If it’s raining this hard a hundred miles up the highway where I live, there will be flood warnings posted in Seward tomorrow. The weather’s way too warm, and what snow had accumulated far up on the mountain tops will be melting, adding run-off to the rain-swollen creeks. Then, all the people who live near the creeks in Seward will be watching to see if the gravel berms and dikes hold.

When I hear the October rains, I think about Girdwood, the little ski resort town some thirty-five miles south of Anchorage where I lived many years ago. The October rains would bloat the creek that came down from the glacier at the top of the mountain. It would then jump its banks, wash away its bridge, and cause untold mischief as it ran wild through the resort and into the subdivision full of weekend ski cabins.
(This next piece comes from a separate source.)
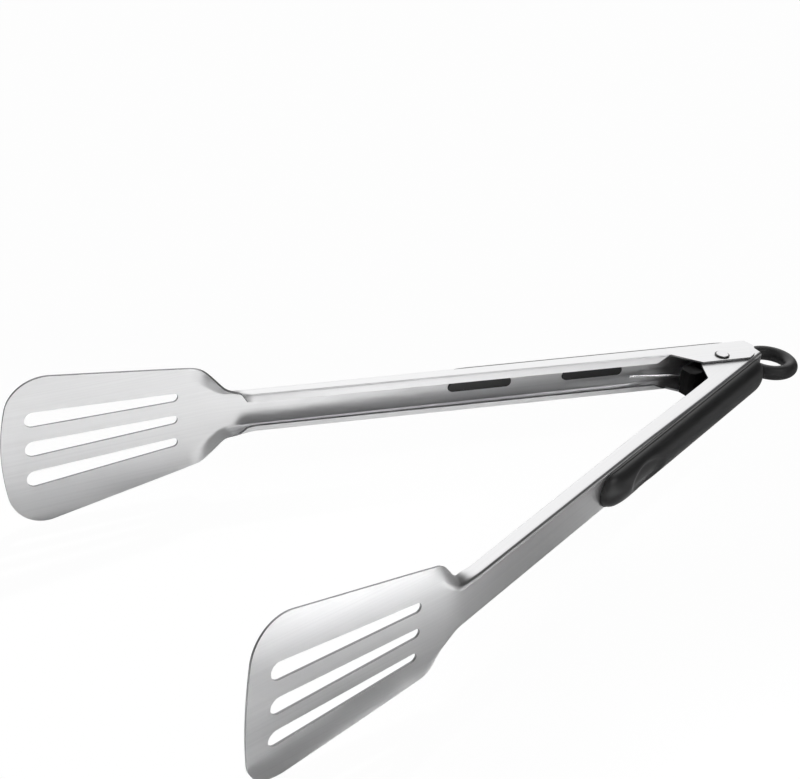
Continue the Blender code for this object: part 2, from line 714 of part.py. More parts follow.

It always happened at night when it was too dark to see the extent of the problem, and we never had adequate rain gear in those days, so we’d add cold and wet to our worry.

I lived there at a time in my life when I thought it utterly cool to have no telephone, no radio or television, no running water, no plumbing, and a little Quaker pot-burner oil stove for heat. Once the mercury in the thermometer went way south of zero degrees, that Quaker had a hard time keeping the temperature in the cabin from heading there also. On those nights, I bundled up in my warmest clothes, put the old wooden straight back chair right up next to the Quaker, cranked the fuel flow as high as it would go, and darned near hugged that stove trying to stay warm.

This was the oldest inhabited cabin in the valley, at the time. No insulation, just boards with shingles on the outside and beaver board panels on the inside. It was the roof that created the link to the October rains, though. The first time I climbed into the attic to see what was up there, I didn’t need a flashlight. The corrugated tin roof looked like a colander, points of light shining in from all directions, like spotlights gone berserk. No wonder it leaked. No wonder it took my entire meager supply of cooking utensils to catch the worst of the drips, plus any pails and buckets I could round up.

I was told that Old Billy, the Sourdough who’d lived in the cabin forever, didn’t like the squirrels in the attic. He’d plink away at them with a little pistol whenever he heard them up there, hence the perforated tin roof. It could have been worse. Because Old Billy was shooting from the inside out, the metal roofing was puckered outwards, so much of the water running down the roof washed around the bullet holes, rather than into them. Between that and his lousy aim whenever he spit his tobacco juice, there was a lot of work to make the cabin inhabitable after Old Billy died and my future landlord bought it.

Nonetheless, after I’d lived there a couple years, I came home one night, turned on the light, and caught a glimpse of movement heading my way at the same time I felt something brush my hair. When I started breathing again and went to see what my Siberian husky had trapped in the corner, I saw it was a little bat. I began to wonder if that’s what Old Billy had been shooting at up there in the attic.

Eventually all the bullet holes got tarred and that stopped the leaks. I never went back into the attic, though. I could hear those little bats up there at times, squeaking and rustling around. And that was okay with me, as long as they stayed in the attic, ate their fair share of mosquitoes, and stayed out of my hair.

Tonight the time is long after midnight and here I sit, remembering and telling stories. If I go downstairs to bed, I won’t be able to hear the rain, and there is something about the October rains, something that compels me to listen.


  1. You've come a long, long way from those days, haven't you, my friend. No more huddling up to a stove to keep warm and catching rain coming through the roof in pans and buckets on the floor.

    You've worked long hard hours and have earned the right to spend a good share of your time doing the things you enjoy.

    I say, good for you, Gully.

  2. Well written, Jeanne. You put me in that cabin back in Girdwood. As a surveyor (now retired) who specialized in remote Alaska surveys, I've camped or stayed in some pretty primitive cabins while working. And I too love the sound of rain on the roof while I'm snug inside, reading a good book or drifting off to sleep.